Taklamakan Desert in China
Every stereotype you associate with a desert is probably defined by this massive sandy stretch of land in central Asia. As one of the largest on the planet — taking up 123,550 square miles — you will see red, earthy sand as far as the eye can take in at the Taklamakan Desert. It also features high elevations towering upwards of 4,900 feet in the west and south, and up to 3,300 feet in the east and north. To allow locals to cross and give travelers the opportunity to experience the beauty intimately, the country created two cross-desert highways, linking at various points, including Hotan, Luntai, Bayingol, and Ruoqiang. Although, heeding its ominous name, which translates to "place of no return," visitors should hire a professional guide.
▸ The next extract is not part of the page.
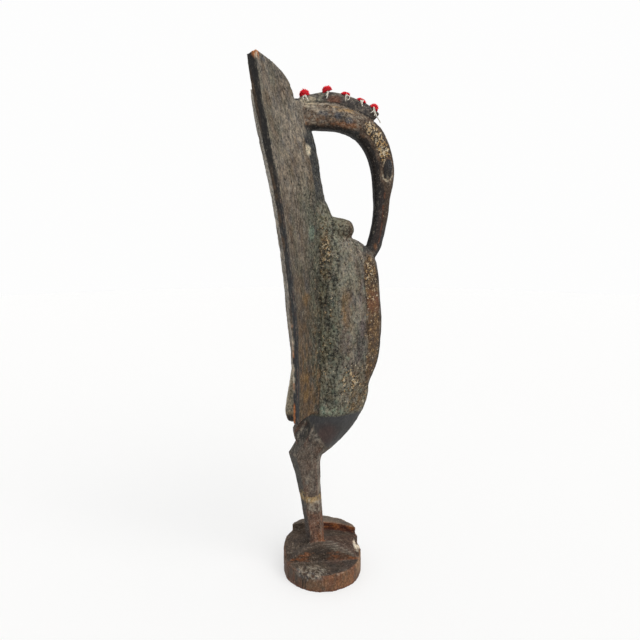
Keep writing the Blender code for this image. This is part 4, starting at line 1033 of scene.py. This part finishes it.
def figureColour(points, normals, zone, flow):
    x, y, z = points.T
    colour = bodyColour(points, normals, flow, zone)
    for name, painter in (("leg", legColour), ("neck", neckColour), ("wing", wingColour), ("base", baseColour)):
        share = zone[name][:, None]
        colour = colour * (1.0 - share) + painter(points, normals, flow, zone) * share
    worn = (1.0 - ramp(toEdge, 0.0012, 0.0050)) * ramp(cloud(points, 0.020, 201, 3), -0.10, 0.35)
    warm = zone["wing"] * (1.0 - ramp(z, 1.0, 1.3)) + zone["base"] + zone["leg"]
    colour = mixIn(colour, "legRed", 0.40 * worn * np.clip(warm, 0, 1) * (1.0 - 0.7 * zone["wingEdge"]))
    colour = mixIn(colour, "dustAndHighlight", 0.30 * worn * (1.0 - np.clip(warm, 0, 1)))
    topLine = zone["wing"] * (1.0 - ramp(toEdge, 0.001, 0.005)) * ramp(z, 1.15, 1.22) * ramp(zone["share"], 0.1, 0.2)
    colour = mixIn(colour, "charcoal", 0.75 * topLine)
    tip = patch(points, (-0.176, -0.186, 1.438), (0.010, 0.014, 0.010), 60, 0.3)
    colour = mixIn(colour, "rawWood", tip)
    colour = mixIn(colour, "rawPale", 0.7 * patch(points, (-0.174, -0.190, 1.434), (0.006, 0.008, 0.007), 61, 0.3))
    arris = zone["wing"] * ramp(zone["behind"], 0.0075, 0.0100) * (1.0 - ramp(zone["share"], 0.03, 0.06)) * (y < 0)
    colour = mixIn(colour, "rawPale", 0.85 * arris * band(z, 0.610, 0.805, 0.01) * ramp(cloud(points, 0.018, 202, 2), -0.35, 0.0))
    colour = mixIn(colour, "rawWood", 0.60 * arris * band(z, 0.610, 0.805, 0.01) * ramp(cloud(points, 0.014, 203, 2), 0.0, 0.3))
    colour = mixIn(colour, "rawWood", 0.85 * arris * (1.0 - ramp(z + 0.01 * cloud(points, 0.012, 204, 2), 0.565, 0.580)))
    creamSpot = patch(points, (-0.043, -0.045, 1.238), (0.0075, 0.020, 0.0130), 34, 0.6)
    colour = mixIn(colour, "cream", 0.75 * creamSpot)
    # painted highlight: a pale line along the back edge of the thigh, where it catches the light
    thighEdgeHighlight = 1.0 - ramp(lineGap(x, z, [(-0.050, 0.482), (-0.076, 0.429)]), 0.0006, 0.0024)
    colour = mixIn(colour, "dustAndHighlight", 0.70 * thighEdgeHighlight * (y < 0) * zone["leg"])
    return colour


finish = {
    "grainScale": 230.0,
    "speckScale": 200.0,
    "crumbScale": 140.0,
    "dotScale": 205.0,             # painted dots on the head, so many to a metre
    "flakeScale": 125.0,           # loose flakes on the crust
    "cellScale": 150.0,
    "lineScale": 95.0,
    "grainContrast": 2.1,
    "speckContrast": 1.6,
    "blotchContrast": 0.55,
    "hueShift": 0.22,
    "roughness": 0.60,
    "gloss": 0.34,                 # the specular level of the old varnish
    "bump": 0.80,
    "bumpDepth": 0.0015,
}


def storeNumber(mesh, name, values):
    layer = mesh.attributes.new(name, "FLOAT", "POINT")
    layer.data.foreach_set("value", np.clip(values, 0.0, 1.0).astype(np.float32))


def storeVector(mesh, name, values):
    layer = mesh.attributes.new(name, "FLOAT_VECTOR", "POINT")
    layer.data.foreach_set("vector", np.ascontiguousarray(values, dtype=np.float32).ravel())


def storeColour(mesh, name, values):
    layer = mesh.attributes.new(name, "FLOAT_COLOR", "POINT")
    rgba = np.ones((len(values), 4), np.float32)
    rgba[:, :3] = values
    layer.data.foreach_set("color", rgba.ravel())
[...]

Sonoran Desert in the U.S./Mexico
Though the vast majority of this desert is in Mexico, it stretches across the border, taking up some space on the Baja California peninsula. In fact, it reaches even to Arizona, creating plenty of land to cover if you don’t want to use your passport to explore. Not to be confused with a rainforest, it does have some of the subtropical features of one, with a wide variety of vegetation and species. Unlike most dry heat deserts, the Sonoran does typically experience rain in the winter and a bit in the summer. This creates a happy nesting spot for succulents, super blooms, and, of course, gorgeous Instagram bait. Unlike other little-known deserts, you can explore parts of this one on your own, without the help of a guide. You can also trek by foot or by car, depending on how adventurous you want to be.
White Desert in Egypt
Get ready to pick your jaw off the ground when you take a look at photos captured in this incredibly otherworldly destination. It’s located west of the Nile River and reaches to the Libyan desert, and is bordered on one side by the Mediterranean and by Sudan on the other. Technically, it’s a smaller desert inside the large (and widely reported) Western Desert in Africa. What is luring photographers and courageous travelers is the large chalk formations that are seemingly frozen in time. Some look like mushrooms, others like tornadoes — but all are unreal. Many moons ago, the White Desert was a sea bed, and when it dried up, it left rock layers formed by marine plants and animals. As the winds blew in, they created these masterpieces. You’ll need to hire an expert guide to get here — and prepare for a long journey.
Okanagan Desert in Canada
More shrubs than sand, the Okanagan Desert won’t have the red or white sand you associate with deserts but it will have red or white wine. Named after its location in the South Okanagan Valley in British Columbia, it encircles the town of Osoyoos. You’ll see lots of small plants you can’t find anywhere else in the country, dirt roads, and vineyards. For a romantic escape or a girlfriend getaway, it offers seclusion and retreat in a widely unknown area of Canada.
Sturt Stony Desert in Australia
If you're keen to take a walk on Mars, this rocky desert in the northeastern part of South Australia is about as close as you can get on Earth. Though, you'll likely want a four-wheeler for this rugged landscape. Made up of gibber plains — "gibber" being the Aboriginal word for "stone" — this region is rockier than what you would expect. Here, there are sandstone hills dotted with siliceous stones that were broken down by the sun over time.